**Task description:**
What lies from the line containing "gear_case();" through the line containing "record = json.load(file)"? Print exactly those lines, with both ends, and no others.

**Records for this task:**
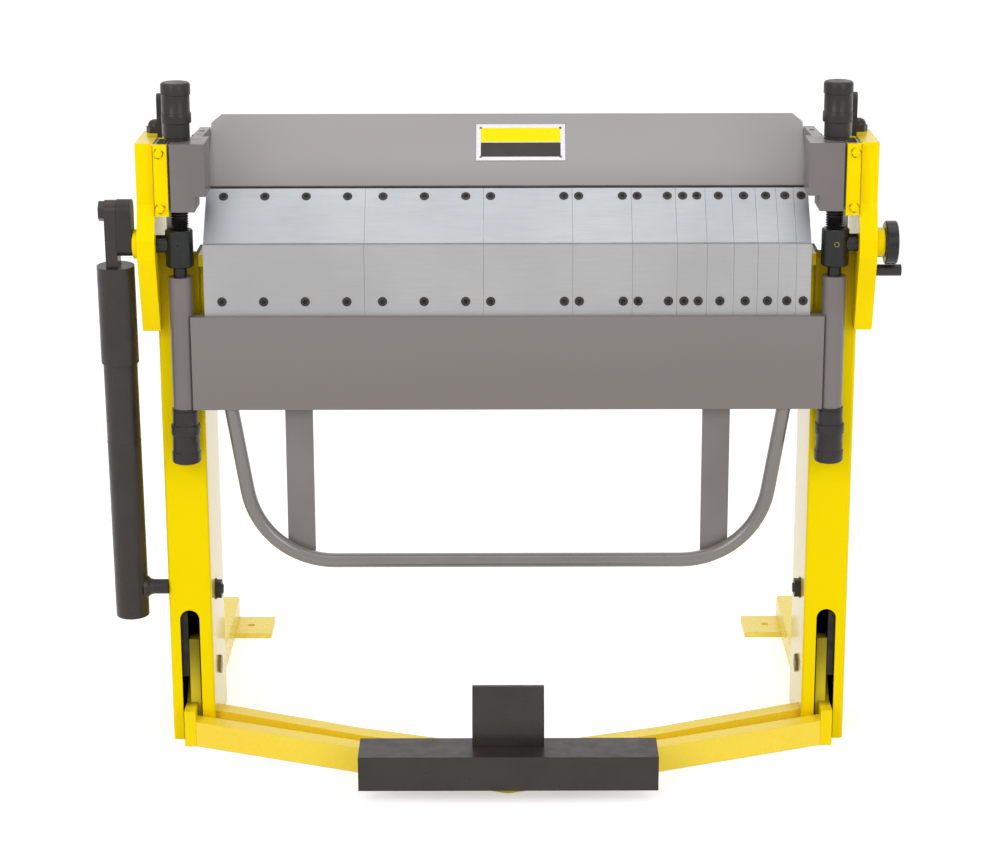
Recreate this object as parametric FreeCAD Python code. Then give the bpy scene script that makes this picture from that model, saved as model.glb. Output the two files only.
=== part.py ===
import FreeCAD, Part
import math
import os

# Foot operated box and pan folder, in millimetres.
# The origin is on the floor, midway between the two rear anchor holes.
# +X runs to the operator's right, +Y to the back and +Z up.
# The beam is clamped and the bending beam hangs at zero degrees.

V = FreeCAD.Vector

# Working line
COLUMN_SPAN = 1188.0
WORK_MARGIN = 84.0
FINGER_SET = [270, 200, 150, 100, 75, 50, 45, 40, 35, 30, 25]
FRONT_REACH = 595.0
FOLD_HEIGHT = 903.0
SEGMENT_GAP = 0.3
CONTACT_GAP = 0.3
RUN_GAP = 0.05

# Columns and base
COLUMN_WIDTH = 75.0
COLUMN_DEPTH = 195.0
COLUMN_WALL = 6.0
COLUMN_ROUND = 5.0
COLUMN_SETBACK = 30.0
COLUMN_TOP_DROP = 20.0
SLOT_WIDTH = 34.0
SLOT_HEIGHT = 242.0
RAIL_HEIGHT = 50.0
RAIL_WIDTH = 50.0
RAIL_LENGTH = 424.0
RAIL_INSET = 17.0
RAIL_WALL = 4.0
RAIL_ROUND = 4.0
FOOT_LENGTH = 71.0
FOOT_DEPTH = 96.0
FOOT_THICKNESS = 10.0
ANCHOR_RADIUS = 7.0
ANCHOR_INSET = 27.5
BRACE_HEIGHT = 46.0
BRACE_WIDTH = 30.0
BRACE_KNEE_SHARE = 0.5048
BRACE_KNEE_REACH = 123.0
BRACE_TIP_REACH = 216.0
BRACE_SETBACK = 59.0
BRACE_START = 52.0
PEDAL_START = -5.5

# Side plates
PLATE_THICKNESS = 30.0
PLATE_LAP = 7.0
PLATE_TOP = 172.0
PLATE_BOTTOM = 152.0
PLATE_FRONT = 8.0
PLATE_NOSE = 30.0
PLATE_REAR = 98.0
GUIDE_TOP = 170.0
GUIDE_LOW = 50.0
GUIDE_WIDTH = 24.5
GUIDE_THICKNESS = 12.0
GUIDE_RIB = 30.0
GUIDE_BOLT_INSET = 14.0
CAP_WIDTH = 26.0
CAP_HEIGHT = 9.0
DOME_HEIGHT = 12.0

# Pivot of the bending beam
SHAFT_RADIUS = 15.0
SCREW_INSET = 37.5
SCREW_BACK = 20.0
SCREW_END = 30.0
COLLAR_RADIUS = 21.5
COLLAR_WIDE_RADIUS = 23.5
COLLAR_TOP = 25.0
COLLAR_CHAMFER = 5.5
COLLAR_BOTTOM = 38.5
COLLAR_STEP = 14.0
NECK_RADIUS = 11.5
FLANGE_RADIUS = 25.0
FLANGE_THICKNESS = 9.0
CRANK_THICKNESS = 25.0
CRANK_LENGTH = 56.0
CRANK_RADIUS = 20.0
DISC_RADIUS = 36.5
DISC_THICKNESS = 26.0
STOP_PIN_RADIUS = 9.8
STOP_PIN_LENGTH = 46.0
STOP_PIN_DROP = 50.0
STOP_PIN_BACK = 12.0

# Bending beam
BAR_THICKNESS = 8.0
BAR_HEIGHT = 122.0
BAR_TOP_DROP = 1.0
BEAM_BOTTOM = 288.0
BEAM_FRONT = 18.0
BEAM_BACK = 12.0
BACK_TOP = 62.0
POST_RADIUS = 20.0
POST_TOP = 56.0
HANDLE_RADIUS = 12.5
HANDLE_INSET = 76.5
HANDLE_LEAN = 73.0
HANDLE_DROP = 270.0
HANDLE_BEND = 70.0
STRAP_WIDTH = 47.0
STRAP_THICKNESS = 8.0
STRAP_INSET = 193.0

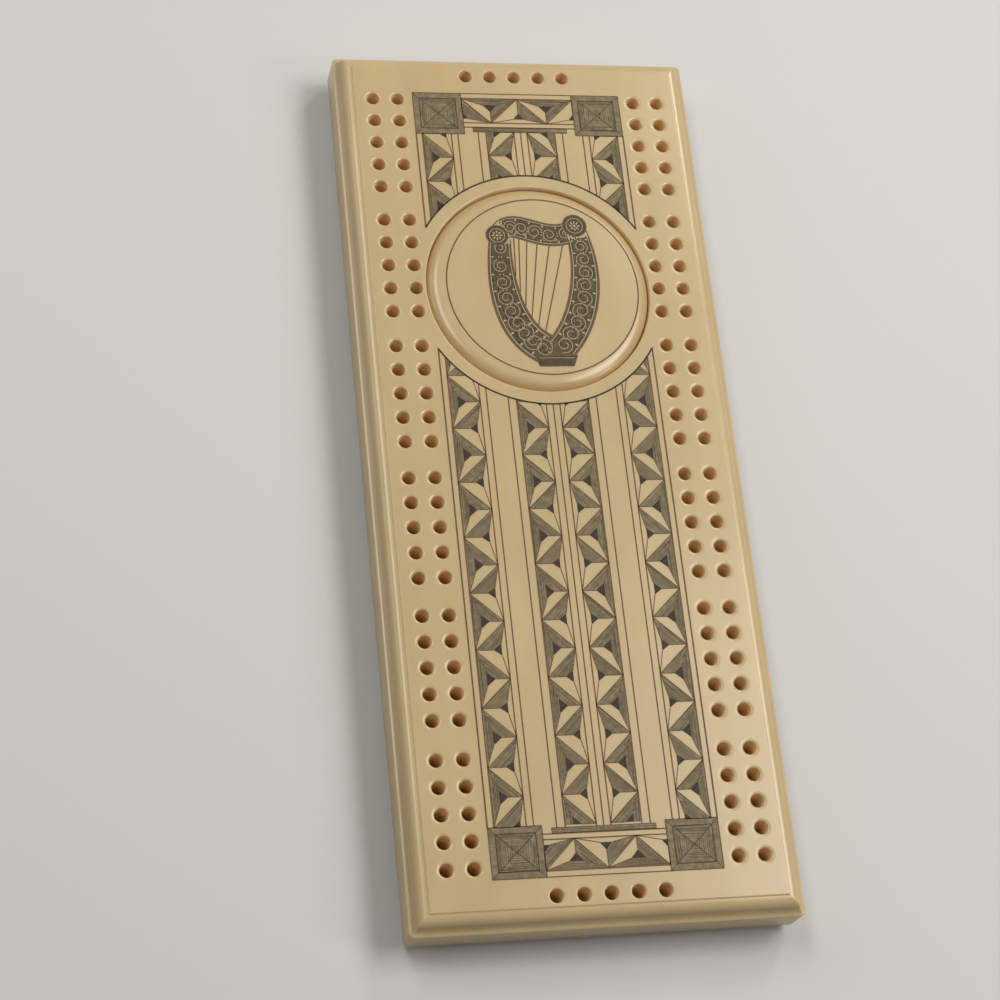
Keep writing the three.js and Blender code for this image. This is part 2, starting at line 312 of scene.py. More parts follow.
def noise(tree, scale, detail, stretch=(1, 1, 1), distortion=0.0):
    """Noise in the object's own coordinates. Its scale is in features per metre."""
    place = add_node(tree, "TexCoord", {}).outputs["Object"]
    place = add_node(tree, "Mapping", {"Vector": place, "Scale": stretch}).outputs["Vector"]
    inputs = {"Vector": place, "Scale": scale, "Detail": detail, "Distortion": distortion}
    return add_node(tree, "TexNoise", inputs).outputs["Fac"]


def blend(tree, value, dark, light, margin):
    """The dark colour up to a value of margin, the light one from 1 - margin, and both in between."""
    node = add_node(tree, "ValToRGB", {"Fac": value})
    first, last = node.color_ramp.elements
    first.position, first.color = margin, (*dark, 1)
    last.position, last.color = 1 - margin, (*light, 1)
    return node.outputs["Color"]


def spread(tree, value, low, high, start=0.0, end=1.0):
    """Takes a value that runs from start to end to one that runs from low to high."""
    inputs = {"Value": value, "From Min": start, "From Max": end, "To Min": low, "To Max": high}
    return add_node(tree, "MapRange", inputs).outputs["Result"]


def bump(tree, shader, value, strength, distance):
    node = add_node(tree, "Bump", {"Height": value, "Strength": strength, "Distance": distance})
    tree.links.new(node.outputs["Normal"], shader.inputs["Normal"])


def vector_math(tree, operation, vector, other=(0, 0, 0)):
    node = add_node(tree, "VectorMath", {0: vector, 1: other})
    node.operation = operation
    return node.outputs["Value" if operation == "LENGTH" else "Vector"]


def painted_groove_shade(tree, colour):
    """Paints shade into a colour round the medallion's groove: a warm brown darkening, none at the start
    radius and all of it at the end radius.
    """
    place = add_node(tree, "TexCoord", {}).outputs["Object"]
    offset = vector_math(tree, "SUBTRACT", place, (DISC_X * MM, DISC_Y * MM, 0))
    distance = vector_math(tree, "LENGTH", vector_math(tree, "MULTIPLY", offset, (1, 1, 0)))
    mix = tree.nodes.new("ShaderNodeMix")
    mix.data_type = "RGBA"
    share = spread(tree, distance, 0, 1, GROOVE_SHADE_START * MM, GROOVE_SHADE_END * MM)
    tree.links.new(share, mix.inputs["Factor"])
    tree.links.new(colour, mix.inputs["A"])
    mix.inputs["B"].default_value = (*GROOVE_SHADE_COLOUR, 1)
    return mix.outputs["Result"]


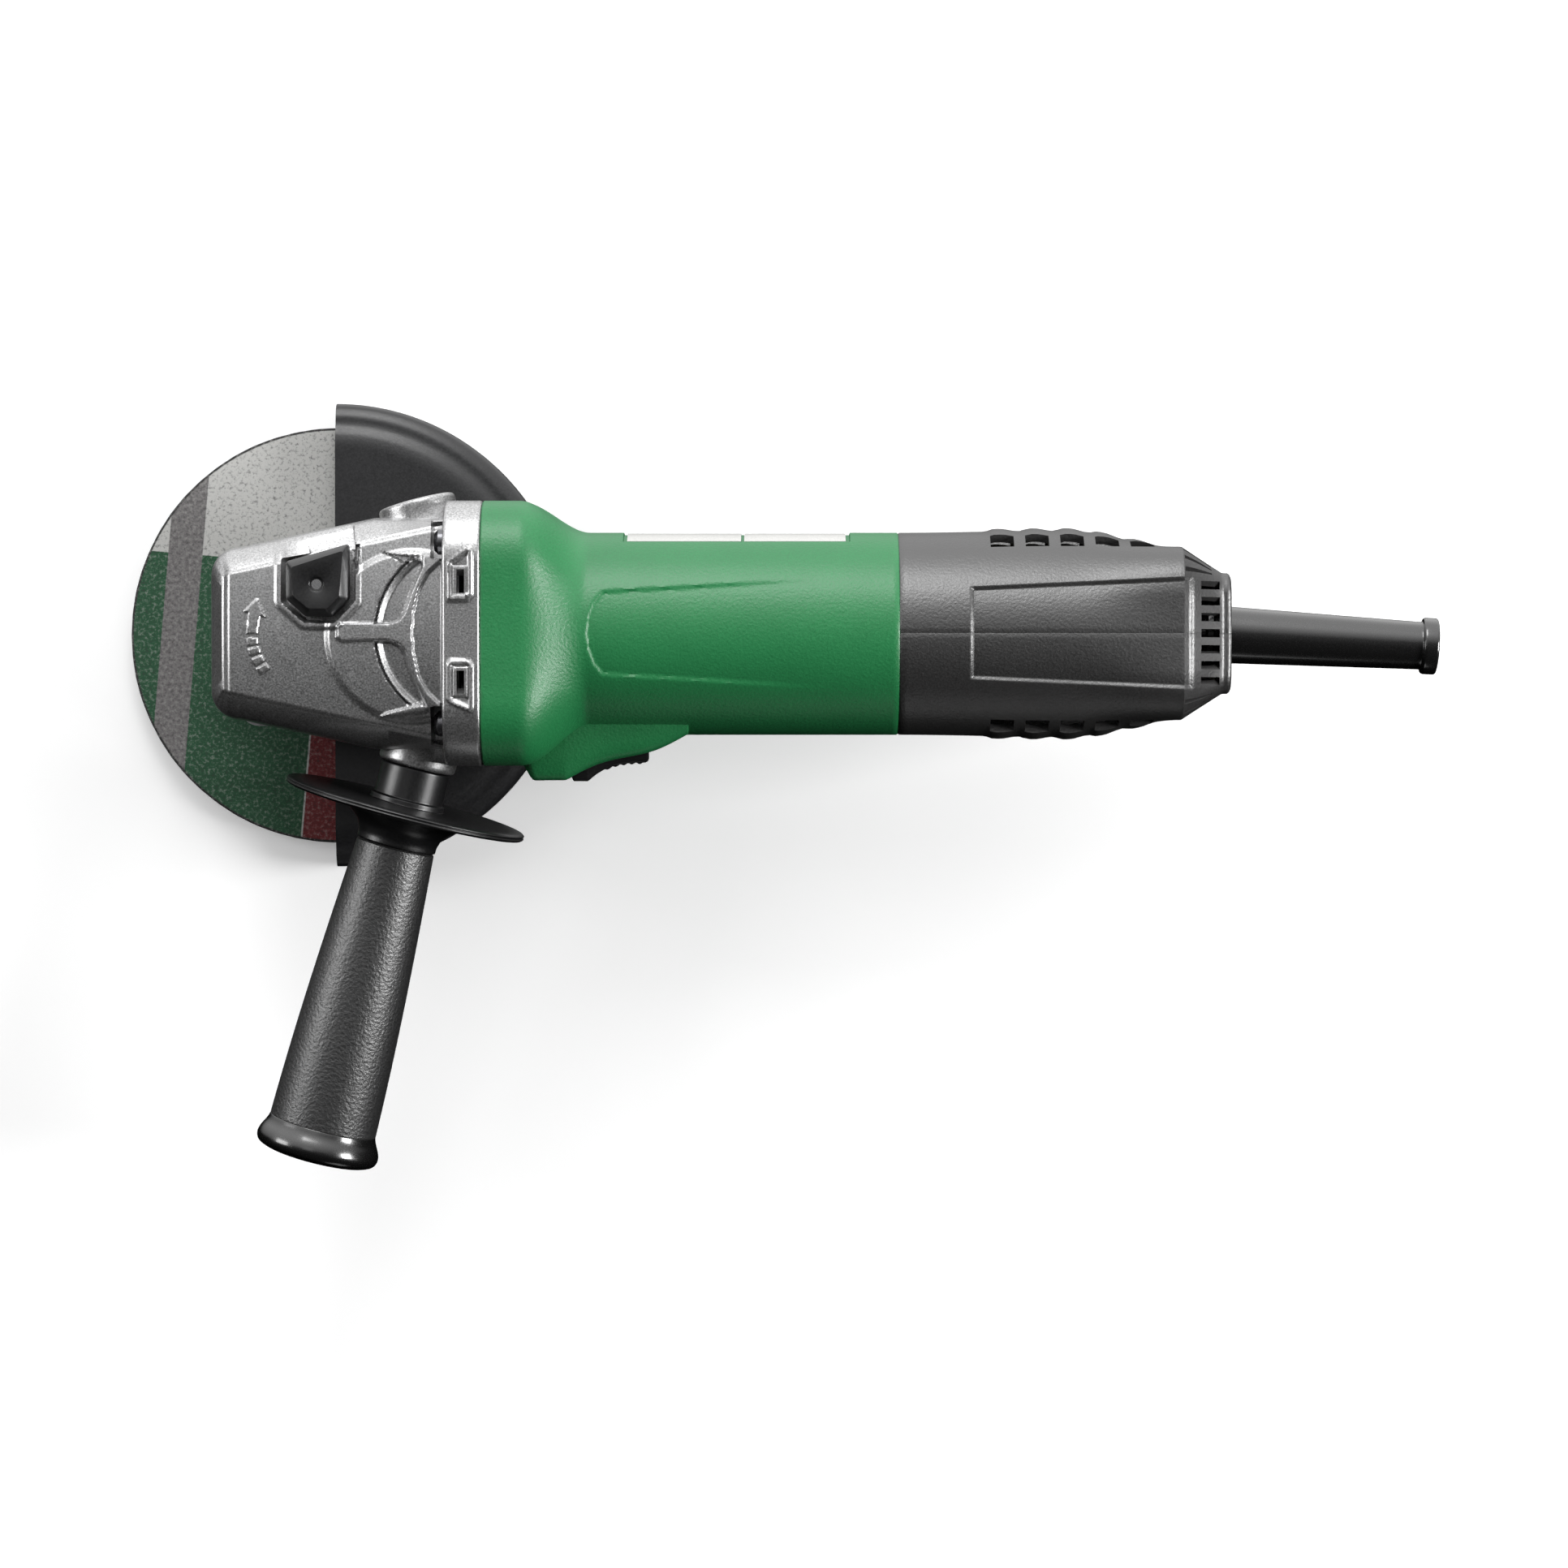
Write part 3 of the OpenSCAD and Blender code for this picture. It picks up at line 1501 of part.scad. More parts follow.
// The guard's half bowl as a profile in radius and height: flat plate, raised step, round shoulder, skirt
module guard_bowl() {
    round_r = 6;
    z0 = guard_z1 - guard_depth;
    t = guard_t;
    arc = [for (a = [90:-15:0])
        [guard_r - round_r + round_r * cos(a), guard_z1 - round_r + round_r * sin(a)]];
    inner_arc = [for (a = [0:15:90])
        [guard_r - round_r + (round_r - t) * cos(a), guard_z1 - round_r + (round_r - t) * sin(a)]];
    rotate([0, 0, -90])
        rotate_extrude(angle = 180)
            polygon(concat(
                [[guard_bore_r + 2, guard_z0 + guard_crown - 2], [guard_bore_r + 2, guard_z1 - 0.001]],
                arc,
                [[guard_r, z0], [guard_r - guard_lip, z0], [guard_r - guard_lip, z0 + 1.2], [guard_r - t, z0 + 1.2]],
                inner_arc
            ));
}

module wheel_guard() {
    color([0.1, 0.1, 0.11])
    difference() {
        union() {
            guard_bowl();
            translate([0, 0, guard_z0])
                cylinder(r = guard_hub_r, h = guard_t);
            translate([0, 0, guard_z0])
                cylinder(r = guard_bore_r + guard_band_t, h = guard_t + guard_band_h);
            for (s = [-1, 1])
                translate([-ear_x - ear_l, s > 0 ? ear_gap / 2 : -ear_gap / 2 - ear_t, guard_z1 + 0.6])
                    cube([ear_l, ear_t, guard_band_h - 0.6]);
        }
        translate([0, 0, guard_z0 - 1])
            cylinder(r = guard_bore_r, h = 20);
        translate([-ear_x - ear_l - 1, -ear_gap / 2, guard_z1 + 0.6])
            cube([ear_l + 6, ear_gap, guard_band_h]);
        translate([-ear_x - ear_l + 4.5, 20, ear_screw_z])
            rotate([90, 0, 0])
                cylinder(r = ear_screw_r + 0.1, h = 40);
    }
}

module guard_clamp_screw() {
    y = ear_gap / 2 + ear_t;
    color([0.55, 0.55, 0.56])
    translate([-ear_x - ear_l + 4.5, 0, ear_screw_z])
        rotate([-90, 0, 0]) {
            translate([0, 0, y])
                pan_screw(ear_screw_r, 3.5, 2 * y + 5.4);
            translate([0, 0, -y - 3.6])
                difference() {
                    cylinder(r = 3.9, h = 3.6, $fn = 6);
                    translate([0, 0, -1])
                        cylinder(r = ear_screw_r + snug, h = 6);
                }
        }
}

// ---------- side handle ----------

function grip_profile(u) = let (t = (u - grip_u0) / (grip_u1 - grip_u0))
    grip_r0 + (grip_r1 - grip_r0) * (0.35 * t + 0.65 * sin(90 * t));

module handle_stud() {
    color([0.6, 0.6, 0.62])
    handle_frame(-1)
        union() {
            translate([0, 0, -socket_depth + 1])
                cylinder(r = stud_d / 2, h = socket_depth - 1 + 20);
            translate([0, 0, 20])
                cylinder(r = 6.5, h = 6, $fn = 6);
        }
}

module handle_core() {
    steps = 8;
    core = [for (i = [0:steps]) let (u = grip_u0 + (grip_u1 - grip_u0) * i / steps)
        [grip_profile(u) - grip_sleeve_t, u]];
    color([0.09, 0.09, 0.1])
    handle_frame(-1)
        difference() {
            rotate_extrude()
                polygon(concat(
                    [[0, 0.3], [handle_collar_r, 0.3], [handle_collar_r, collar_l], [shield_r - 1, collar_l],
                     [shield_r, collar_l + shield_t / 2], [shield_r - 1, collar_l + shield_t],
                     [17.5, collar_l + shield_t + 0.8], [12.6, 18.4], [neck_r, 21.5], [neck_r, grip_u0]],
                    core,
                    [[cap_core_r, grip_u1], [cap_core_r, grip_u1 + 5], [0, grip_u1 + 5]]
                ));
            cylinder(r = stud_d / 2 + snug, h = 20.01);
            translate([0, 0, 20])
                cylinder(r = 6.5 + snug, h = 6.02, $fn = 6);
        }
}

module handle_grip() {
    steps = 8;
    outer = [for (i = [0:steps]) let (u = grip_u0 + (grip_u1 - grip_u0) * i / steps) [grip_profile(u), u]];
    inner = [for (i = [steps:-1:0]) [outer[i][0] - grip_sleeve_t + snug, outer[i][1]]];
    color([0.16, 0.16, 0.17])
    handle_frame(-1)
        rotate_extrude()
            polygon(concat(outer, inner));
}

module handle_end_cap() {
    u = grip_u1;
    color([0.09, 0.09, 0.1])
    handle_frame(-1)
        rotate_extrude()
            polygon([
                [cap_core_r + snug, u + snug], [grip_r1, u + snug], [grip_r1 + 0.6, u + 2.5], [cap_r - 0.6, u + 5],
                [cap_r, u + 6.6], [cap_r - 0.8, u + 8.4], [cap_r - 4, u + 9.8], [0, handle_l],
                [0, u + 5 + snug], [cap_core_r + snug, u + 5 + snug]
            ]);
}

// ---------- what is drawn ----------

gear_case();
gear_case_screws();
bearing_cover();
bearing_cover_screws();
dust_seal();
spindle_bearing_outer();
top_bearing_outer();
bearing_holder();
pinion_bearing_outer();
fan_baffle();
motor_housing();
stator_core();
field_coils();
stator_screws();
brush_holder_top();
brush_holder_bottom();
rear_bearing_outer();
rear_bearing_bush();
tail_cover_left();
tail_cover_right();
tapping_screws();
switch_body();
noise_filter();
cord_clamp();
cord_sleeve();
switch_leads();
name_plates();
spindle();
bevel_gear();
gear_key();
inner_flange();
grinding_wheel();
lock_nut();
spindle_bearing_inner();
top_bearing_inner();
armature_shaft();
armature_core();
armature_windings();
commutator();
fan();
pinion();
pinion_nut();
pinion_bearing_inner();
rear_bearing_inner();
lock_button();
lock_pin();
lock_spring();
slide_bar();
switch_knob();
wheel_guard();
guard_clamp_screw();
handle_stud();
handle_core();
handle_grip();
handle_end_cap();
carbon_brush_top();
carbon_brush_bottom();
brush_spring_top();
brush_spring_bottom();
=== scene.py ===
import json
import math

import bmesh
import bpy
import numpy as np
from mathutils import Matrix, Vector


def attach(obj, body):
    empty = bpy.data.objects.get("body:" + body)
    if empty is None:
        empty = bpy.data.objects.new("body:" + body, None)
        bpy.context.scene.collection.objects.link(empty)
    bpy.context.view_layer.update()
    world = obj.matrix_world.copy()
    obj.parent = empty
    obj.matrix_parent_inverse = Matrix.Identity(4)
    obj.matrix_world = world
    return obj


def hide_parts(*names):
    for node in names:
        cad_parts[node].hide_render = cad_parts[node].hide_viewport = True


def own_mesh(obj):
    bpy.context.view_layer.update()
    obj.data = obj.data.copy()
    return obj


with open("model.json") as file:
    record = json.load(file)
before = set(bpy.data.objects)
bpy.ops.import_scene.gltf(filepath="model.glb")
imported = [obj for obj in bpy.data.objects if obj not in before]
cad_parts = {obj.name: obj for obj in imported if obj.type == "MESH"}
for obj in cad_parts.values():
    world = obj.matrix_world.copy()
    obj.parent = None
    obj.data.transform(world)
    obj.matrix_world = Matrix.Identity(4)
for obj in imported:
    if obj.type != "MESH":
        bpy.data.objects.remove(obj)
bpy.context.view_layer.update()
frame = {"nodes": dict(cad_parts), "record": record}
slot_of = {part["node"]: part["material_slot"] for part in frame["record"]["subparts"]}

# Sizes are in millimetres here and become metres when a mesh is made
MM = 0.001
MOTOR_Z = 56.0
BAND_X0, BAND_X1 = 37.0, 47.8
BAND_SIZE = (76.2, 72.0, 18.0)  # width, height, corner radius
CASE_WALL = 2.3
GRIP_R, GRIP_WALL, HOUSING_END = 29.4, 2.6, 167.3
TAIL_END = 263.3
HANDLE_LEAN, HANDLE_DROOP = math.radians(14.8), math.radians(2.0)


# ---------- shaping ----------

def ease(t):
    """Rises from 0 to 1 with level ends: 3t^2 - 2t^3, held at both ends."""
    t = np.clip(t, 0.0, 1.0)
    return t * t * (3.0 - 2.0 * t)


def depth_inside(outline, x, y):
    """Distance from each point to the nearest edge of a closed outline, positive inside it and negative outside."""
    corners = np.asarray(outline, float)
    nearest = np.full(np.shape(x), 1e9)
    inside = np.zeros(np.shape(x), bool)
    for (ax, ay), (bx, by) in zip(corners, np.roll(corners, -1, 0)):
        dx, dy = bx - ax, by - ay
        t = np.clip(((x - ax) * dx + (y - ay) * dy) / (dx * dx + dy * dy), 0, 1)
        nearest = np.minimum(nearest, np.hypot(x - ax - t * dx, y - ay - t * dy))
        crossing = ax + (y - ay) * dx / (dy if abs(dy) > 1e-9 else 1e-9)
        inside ^= ((ay > y) != (by > y)) & (x < crossing)
    return np.where(inside, nearest, -nearest)


def softened(corners, radius, steps=5, closed=True):
    """Each corner becomes a quadratic curve from a point `radius` before it to a point `radius` after it.

    Corners may be (k, 2) points or (k, columns, 3) rows of points; an open line keeps its two ends."""
    p = np.asarray(corners, float)
    r = np.broadcast_to(np.asarray(radius, float), (len(p),)).reshape((-1,) + (1,) * (p.ndim - 1)).copy()
    if not closed:
        r[0] = r[-1] = 0
    back, ahead = np.roll(p, 1, 0) - p, np.roll(p, -1, 0) - p
    lb = np.maximum(np.linalg.norm(back, axis=-1, keepdims=True), 1e-9)
    la = np.maximum(np.linalg.norm(ahead, axis=-1, keepdims=True), 1e-9)
    start = p + back / lb * np.minimum(r, 0.48 * lb)
    end = p + ahead / la * np.minimum(r, 0.48 * la)
    t = np.linspace(0, 1, steps + 1).reshape((1, -1) + (1,) * (p.ndim - 1))
    s, c, e = start[:, None], p[:, None], end[:, None]
    curve = (1 - t) ** 2 * s + 2 * t * (1 - t) * c + t ** 2 * e
    return curve.reshape((-1,) + p.shape[1:])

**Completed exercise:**
gear_case();
gear_case_screws();
bearing_cover();
bearing_cover_screws();
dust_seal();
spindle_bearing_outer();
top_bearing_outer();
bearing_holder();
pinion_bearing_outer();
fan_baffle();
motor_housing();
stator_core();
field_coils();
stator_screws();
brush_holder_top();
brush_holder_bottom();
rear_bearing_outer();
rear_bearing_bush();
tail_cover_left();
tail_cover_right();
tapping_screws();
switch_body();
noise_filter();
cord_clamp();
cord_sleeve();
switch_leads();
name_plates();
spindle();
bevel_gear();
gear_key();
inner_flange();
grinding_wheel();
lock_nut();
spindle_bearing_inner();
top_bearing_inner();
armature_shaft();
armature_core();
armature_windings();
commutator();
fan();
pinion();
pinion_nut();
pinion_bearing_inner();
rear_bearing_inner();
lock_button();
lock_pin();
lock_spring();
slide_bar();
switch_knob();
wheel_guard();
guard_clamp_screw();
handle_stud();
handle_core();
handle_grip();
handle_end_cap();
carbon_brush_top();
carbon_brush_bottom();
brush_spring_top();
brush_spring_bottom();
=== scene.py ===
import json
import math

import bmesh
import bpy
import numpy as np
from mathutils import Matrix, Vector


def attach(obj, body):
    empty = bpy.data.objects.get("body:" + body)
    if empty is None:
        empty = bpy.data.objects.new("body:" + body, None)
        bpy.context.scene.collection.objects.link(empty)
    bpy.context.view_layer.update()
    world = obj.matrix_world.copy()
    obj.parent = empty
    obj.matrix_parent_inverse = Matrix.Identity(4)
    obj.matrix_world = world
    return obj


def hide_parts(*names):
    for node in names:
        cad_parts[node].hide_render = cad_parts[node].hide_viewport = True


def own_mesh(obj):
    bpy.context.view_layer.update()
    obj.data = obj.data.copy()
    return obj


with open("model.json") as file:
    record = json.load(file)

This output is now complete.